- **Exercise goal**:
Repeat the data verbatim.

- **Data block**:
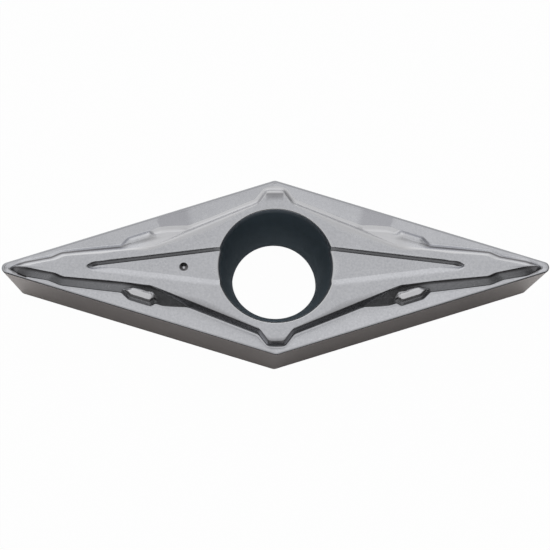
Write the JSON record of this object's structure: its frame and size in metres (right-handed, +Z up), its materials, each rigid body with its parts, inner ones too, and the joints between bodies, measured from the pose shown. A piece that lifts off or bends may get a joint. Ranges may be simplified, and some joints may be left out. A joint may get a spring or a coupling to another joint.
{
  "type": "carbide insert",
  "caption": "Double-ended 35 degree diamond turning insert with a pressed chip breaker and a countersunk screw hole.",
  "frame": {"origin": "centre of the flat bottom face, on the axis of the screw hole", "axes": "+Z up out of the seat towards the rake face, +X along the long diagonal towards one nose, +Y along the short diagonal"},
  "size_m": [0.0302, 0.01, 0.0051],
  "materials": {
    "cemented_carbide": "satin"
  },
  "bodies": {
    "root": {"insert": "cemented_carbide"}
  },
  "joints": []
}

- **The output**:
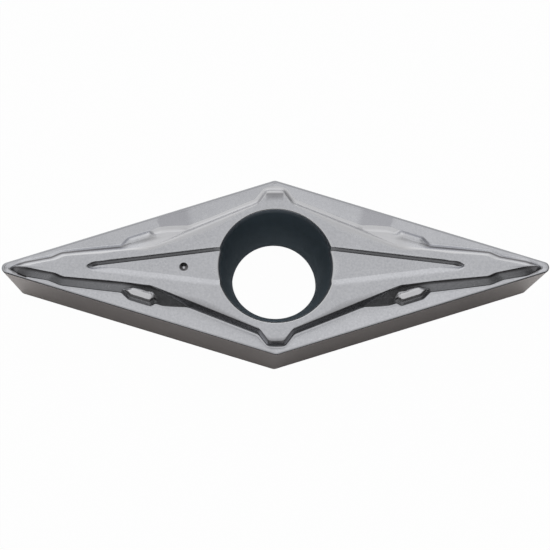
Write the JSON record of this object's structure: its frame and size in metres (right-handed, +Z up), its materials, each rigid body with its parts, inner ones too, and the joints between bodies, measured from the pose shown. A piece that lifts off or bends may get a joint. Ranges may be simplified, and some joints may be left out. A joint may get a spring or a coupling to another joint.
{
  "type": "carbide insert",
  "caption": "Double-ended 35 degree diamond turning insert with a pressed chip breaker and a countersunk screw hole.",
  "frame": {"origin": "centre of the flat bottom face, on the axis of the screw hole", "axes": "+Z up out of the seat towards the rake face, +X along the long diagonal towards one nose, +Y along the short diagonal"},
  "size_m": [0.0302, 0.01, 0.0051],
  "materials": {
    "cemented_carbide": "satin"
  },
  "bodies": {
    "root": {"insert": "cemented_carbide"}
  },
  "joints": []
}